What pushes him past that is Cadebra. I love the concept of a young girl from a proud wizarding family (even one with Abracadaniel) who’s more interested in stage magic than real sorcery. She is a misfit, something that always plays well with Adventure Time. The budding friendship between her and Pep -- one reveling in her outsider status and the other trying to shed it -- makes them good foils for one another, and eventually good friends.
I’ll confess, the twist here totally worked on me! I fully expected that former Dark Wizard Bufo (Bill Hader, killing it as always) was the culprit. In hindsight, I should have seen it coming. The friendly teacher having more than meets the eye is an old trope for these sorts of stories as well, and “Wizard City” uses it well. The reveal that all of the Wiz Arts school potentates are trying to revive an ancient demonic wizard takes you aback with the magnitude of it. At the same tie, though, there’s enough hints along the way to make it feel earned, which is the right note for a good mystery to hit.
Presented with this plot to make him the reincarnation of the old demonic creature, Pep takes the bait, but uses the power to protect his friend rather than take over the world. And Cadebra has her moment to shine too, using her stage magic abilities to distract Young Pep in his demonic form and then sock him in the guy to get the magical “ichor” out of his system. It fits with the Potter-esque “Power of Friendship” motif the show’s aping, while also establishing a unique friendship between misfits among Cadebra and Pep.
The show cements that with pep having the chance to ascend to the venerated “Salamander” group, and instead choosing to remain a “skink” with Cadebra. (I’ll admit to being a dummy who'd never heard of a skink before this.) Their bond is a sweet one, and given both’s struggles -- with mistaking grim history for dark destiny with Pep, and trading lineage for fun with Cadebra -- the way the two stick together is warm and wholesome.
The little details here are fun too. It’s nice to see Choose Goose once more, and the designs and character traits for the various denizens of Wizard City and its school are a lot of fun. I’ll admit to tiring of Spader’s generic cool kid jerk routine pretty quickly, but that too is a trope worth parodying in the boarding school mystery genre.
Overall, “Wizard City” doesn’t quite fly as a high as the other Distant Lands installments, but it’s another fun detour through the world of Adventure Time nonetheless.

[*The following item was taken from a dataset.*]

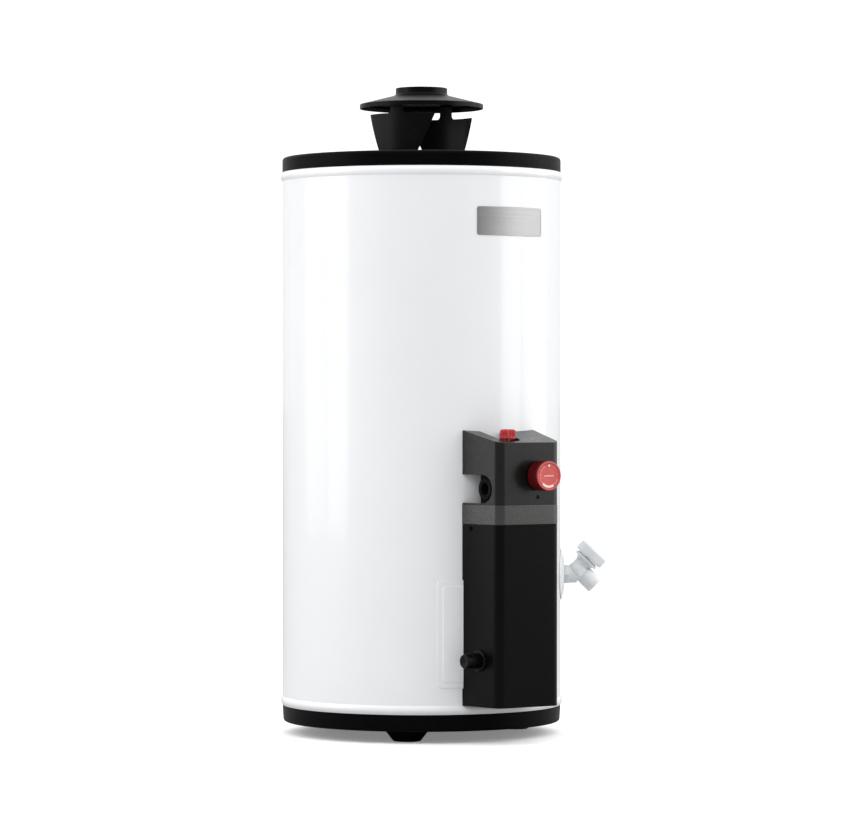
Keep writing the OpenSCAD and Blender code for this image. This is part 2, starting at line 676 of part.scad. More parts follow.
module thermocouple() color("#b87349") {
    x = pilot_x + 10;
    bar_along([[-20, -tube_out, valve_floor + 7], [-20, -tube_out, 100], [-20, -145, 100],
        [x, -145, 100], [x, -flame_out, 100], [x, -flame_out, burner_z - 5]], 1.6);
    translate([x, -flame_out, burner_z - 6]) cylinder(r = 3, h = 42, $fn = 32);
}

// ---- drain valve: the +Z of a branch runs along its axis from the chamber outward ----

module drain_branch(rise) radial(drain_bearing, drain_z, jacket_r)
    translate([0, drain_joint_up, drain_joint_out]) rotate([-rise, 0, 0]) children();

module drain_valve_body() color(enamel) difference() {
    union() {
        radial(drain_bearing, drain_z, 152) cylinder(r = shank_r, h = jacket_r - 152 + 4);
        radial(drain_bearing, drain_z, jacket_r + 3) cylinder(r = 13, h = 21);
        drain_branch(0) translate([0, -3, 0]) sphere(r = 15);
        drain_branch(handle_rise) translate([0, 0, -2]) cylinder(r = 12, h = 16);
        drain_branch(-spout_fall) cylinder(r = 11.5, h = 24);
        drain_branch(-spout_fall) translate([0, 0, 23]) cylinder(r = hose_thread_r, h = 12.4);
    }
    radial(drain_bearing, drain_z, 140) cylinder(r = 8, h = jacket_r - 140 + 24);
    drain_branch(-spout_fall) cylinder(r = 8.5, h = 60);
    drain_branch(handle_rise) translate([0, 0, -3]) cylinder(r = 9, h = 30);
}

module drain_bonnet() color(enamel) drain_branch(handle_rise) difference() {
    union() {
        translate([0, 0, 10.5]) cylinder(r = 9 - gap, h = 5);
        translate([0, 0, 14 + gap]) cylinder(r = 15.6, h = 6.8, $fn = 6);
    }
    cylinder(r = 4 + running, h = 40);
}

module drain_stem() color(brass) drain_branch(handle_rise) difference() {
    translate([0, 0, 2.6]) cylinder(r = 4, h = 33.4);
    translate([0, 0, 26]) cylinder(r = 2, h = 20);
}

module drain_washer() color("#26282a") drain_branch(handle_rise) translate([0, 0, -2.2])
    cylinder(r = 7.5, h = 4.5);

// Fluted hand wheel and the screw that holds it on its stem
module drain_handle() color(enamel) drain_branch(handle_rise) {
    difference() {
        union() {
            translate([0, 0, 23]) cylinder(r = handle_r, h = 14);
            translate([0, 0, 36.9]) cylinder(r1 = handle_r, r2 = handle_r - 2, h = 2.1);
            translate([0, 0, 21.6]) cylinder(r1 = handle_r - 2, r2 = handle_r, h = 1.5);
        }
        for (a = [0:45:315]) rotate([0, 0, a]) translate([handle_r + 3.4, 0, 10])
            cylinder(r = 6, h = 40);
        translate([0, 0, 20]) cylinder(r = 4 + gap / 2, h = 16);
        translate([0, 0, 30]) cylinder(r = 2.1, h = 20);
        translate([0, 0, 36.4]) cylinder(r = 5.4, h = 10);
    }
    translate([0, 0, 36.5]) screw(5, 2.3, 1.9, 9);
}

module drain_escutcheon() color(enamel) radial(drain_bearing, drain_z, jacket_r)
    rotate_extrude() polygon([[37.5, 0.3], [37.5, 1.5], [22, 5.5], [16.5, 5.5], [16.5, 4.3],
        [21.6, 4.3], [36, 0.3]]);

outer_jacket();
top_cover();
base_pan();
front_foot();
right_foot();
rear_foot();
foot_bolts();
inner_tank();
flue_tube();
flue_baffle();
foam_insulation();
combustion_skirt();
cold_water_spud();
hot_water_spud();
dip_tube();
anode_rod();
relief_valve_spud();
control_spud();
drain_spud();
draft_hood_cap();
draft_hood_left_leg();
draft_hood_right_leg();
draft_hood_screws();
gas_valve_body();
thermostat_probe();
dial_shaft();
temperature_dial();
dial_bezel();
gas_cock_bezel();
gas_cock_plug();
gas_cock_stem();
gas_cock_knob();
control_cover_upper();
control_cover_band();
control_cover_lower();
cover_brackets();
cover_screws();
access_panel();
access_panel_screws();
inner_access_door();
nameplate();
piezo_igniter_body();
piezo_nut();
piezo_button();
igniter_lead();
igniter_electrode();
burner();
burner_bracket();
burner_manifold_tube();
manifold_nut();
burner_orifice();
pilot_burner();
pilot_tube();
thermocouple();
drain_valve_body();
drain_bonnet();
drain_stem();
drain_washer();
drain_handle();
drain_escutcheon();
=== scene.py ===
"""Looks of a gas storage water heater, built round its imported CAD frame. Metres, +Z up, control at -Y."""

import json
import math

import bmesh
import bpy
from mathutils import Matrix, Vector


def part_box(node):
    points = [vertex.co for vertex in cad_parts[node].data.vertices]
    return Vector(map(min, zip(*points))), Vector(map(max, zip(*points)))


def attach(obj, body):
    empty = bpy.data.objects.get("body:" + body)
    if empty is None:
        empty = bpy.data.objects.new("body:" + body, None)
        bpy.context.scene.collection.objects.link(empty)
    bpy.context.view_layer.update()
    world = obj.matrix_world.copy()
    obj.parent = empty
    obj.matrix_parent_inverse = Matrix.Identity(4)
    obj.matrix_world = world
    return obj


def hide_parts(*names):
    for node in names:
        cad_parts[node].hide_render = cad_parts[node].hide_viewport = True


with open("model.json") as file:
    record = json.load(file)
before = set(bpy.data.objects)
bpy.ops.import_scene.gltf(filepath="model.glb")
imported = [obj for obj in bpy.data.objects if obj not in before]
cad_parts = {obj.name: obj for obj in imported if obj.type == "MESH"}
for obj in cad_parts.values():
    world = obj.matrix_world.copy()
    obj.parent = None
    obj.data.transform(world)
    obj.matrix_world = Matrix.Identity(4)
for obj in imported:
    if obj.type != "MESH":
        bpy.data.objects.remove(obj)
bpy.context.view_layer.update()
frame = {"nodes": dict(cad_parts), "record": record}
NODES = frame["nodes"]
TAU = 2 * math.pi
MM = 0.001


# ---------------------------------------------------------------- places, from the frame

def low(node):
    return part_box(node)[0]


def high(node):
    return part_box(node)[1]


def middle(node):
    return (Vector(low(node)) + Vector(high(node))) / 2


def bearing_point(bearing, reach, z):
    """A point at that bearing in degrees, from the front (-Y) towards +X."""
    a = math.radians(bearing)
    return Vector((reach * math.sin(a), -reach * math.cos(a), z))


def axis_frame(origin, direction):
    """Matrix whose +Z runs along direction from origin."""
    turn = Vector(direction).normalized().to_track_quat("Z", "Y").to_matrix().to_4x4()
    return Matrix.Translation(Vector(origin)) @ turn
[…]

Review by JCVIP 4BlockedParent2021-09-04T00:50:35Z
To recap:
BMO: 4 stars
Obsidian: 5 stars
Together Again: 4.5
Again, gonna keep the highest rating for the overall score, but Wizard City is a 4. It would be an anticlimactic end for Adventure Time... if it was the end. As is, we know a Fiona and Cake spinoff series is coming, costarring the one character I was surprised didn't have his own special until that announcement: Simon. So freed of that weight, Wizard City is free to be just a good Adventure Time special. While BMO highlighted BMO's growth from comic relief to the heart of the show and family to Finn and Jake with a depth all BMO's own, Obsidian highlighted the groundbreaking and still applicable and relevant Bubblegum-Marceline relationship, and Together Again was a send off to the titular duo, Wizard City is the most lighthearted of the bunch.
It hearkens back to the episodes of the show where a main character was nowhere to be found- or a cameo or in the background- and the spotlight was on a recurring character and some worldbuilding instead. Wizard City is just two charming kids trying to carve their own way. In that sense, it's a good capstone to these specials. Fiona and Cake will have to do the same, walking its own path, and Wizard City's focus on the future is a good setup for that expectation. Add in some great lines that got big laughs from me - "I'm not even a good joke!"- and the charm of Cadebra, and Wizard City is Adventure Time when it isn't worried about casting off the shackles of the past, navigating a romance where you've both changed for the better, and accepting the end and at the same time accepting nothing ever ends completely, just changing. Wizard City isn't any of that; It's just fun and silly and heartfelt, and that's Adventure Time too.